Title:
Batch process for making high flash point pitch
Kind Code:
A1


Abstract:
A method for producing a high-flash-point impregnating pitch that comprises charging coal tar into a batch still; heating the coal tar to an intermediate liquid state of soft pitch; maintaining the intermediate temperature of the soft pitch at a steady level; and introducing sparging gas while maintaining the temperature of the coal tar at a substantially steady level.

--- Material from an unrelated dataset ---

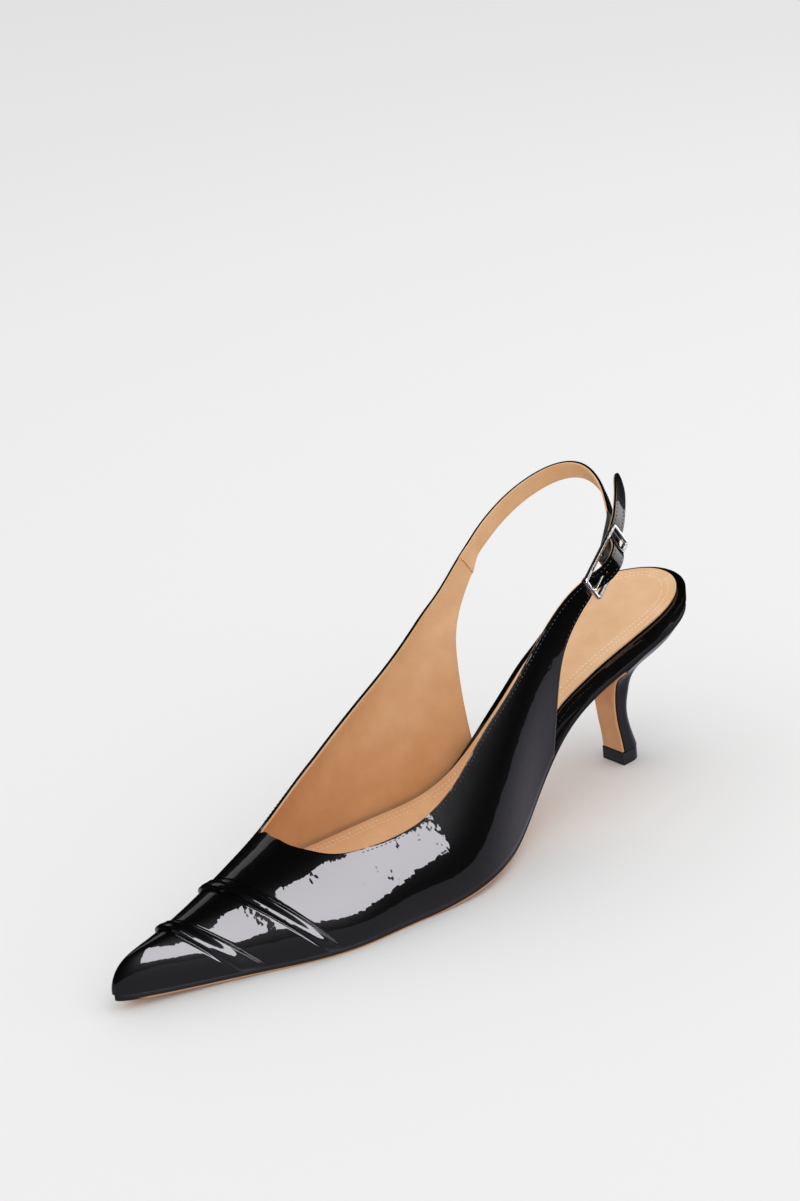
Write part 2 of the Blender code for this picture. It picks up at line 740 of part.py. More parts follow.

The method of the present invention provides a pitch that has a softening point of about 90° C. and a flash point of above about 270° C.



Inventors:
Orac, Thomas H. (Strongsville, OH, US)
Application Number:
10/013072
Publication Date:
06/12/2003
Filing Date:
12/10/2001
Assignee:
ORAC THOMAS H.
Primary Class:
Other Classes:
208/4
International Classes:
C10C1/16; C10C3/04; (IPC1-7): C01C1/04; C07C27/10
View Patent Images:



Primary Examiner:
NGUYEN, TAM M
Attorney, Agent or Firm:
PATTERSON Intellectual Property Law, P.C. (NASHVILLE, TN, US)
Claims:

What is claimed is:



1. A batch method for producing a high flash point pitch, comprising: maintaining the temperature of a batch of soft pitch at a substantially steady level, and introducing a sparging gas while maintaining the temperature of the batch at a substantially steady level.

2. The method of claim 1, wherein the soft pitch is produced by: (1) providing a batch of coal tar; and (2) heating the batch of coal tar until the batch of coal tar becomes a soft pitch.

3. The method of claim 2, wherein: in step (2), the batch of coal tar is heated until it obtains a softening point of between about 40° C. to about 80° C.

4. The method of claim 3, wherein: in step (2), the batch of coal tar is heated until it obtains a softening point of between about 70° C. to about 75° C.

5. The method of claim 2, wherein: in step (2), the batch of coal tar is heated until it obtains a temperature of about 2600 to about 270° C.

6. The method of claim 1, wherein the batch is maintained at a temperature of between about 255° C. and about 275° C.

7. The method of claim 1, wherein the temperature is maintained at a substantially steady level with a temperature variance of no greater than about 10° C.

8. The method of claim 1, wherein the sparging gas is steam.

9. The method of claim 1, wherein the sparging gas is an inert gas.

10. The method of claim 9, wherein the sparging gas is steam, nitrogen, argon, helium, neon, or mixtures thereof.

11. The method of claim 1, wherein the temperature is maintained at a substantially steady level until the softening point of the batch reaches about 90° C.

12. The method of claim 11, wherein the temperature is maintained until the flash point of the batch is higher than about 270° C. as measured by the Cleveland Open Cup test.

13. The method of claim 1, wherein the flash point in the batch increases at a rate faster than the rate the softening point increases.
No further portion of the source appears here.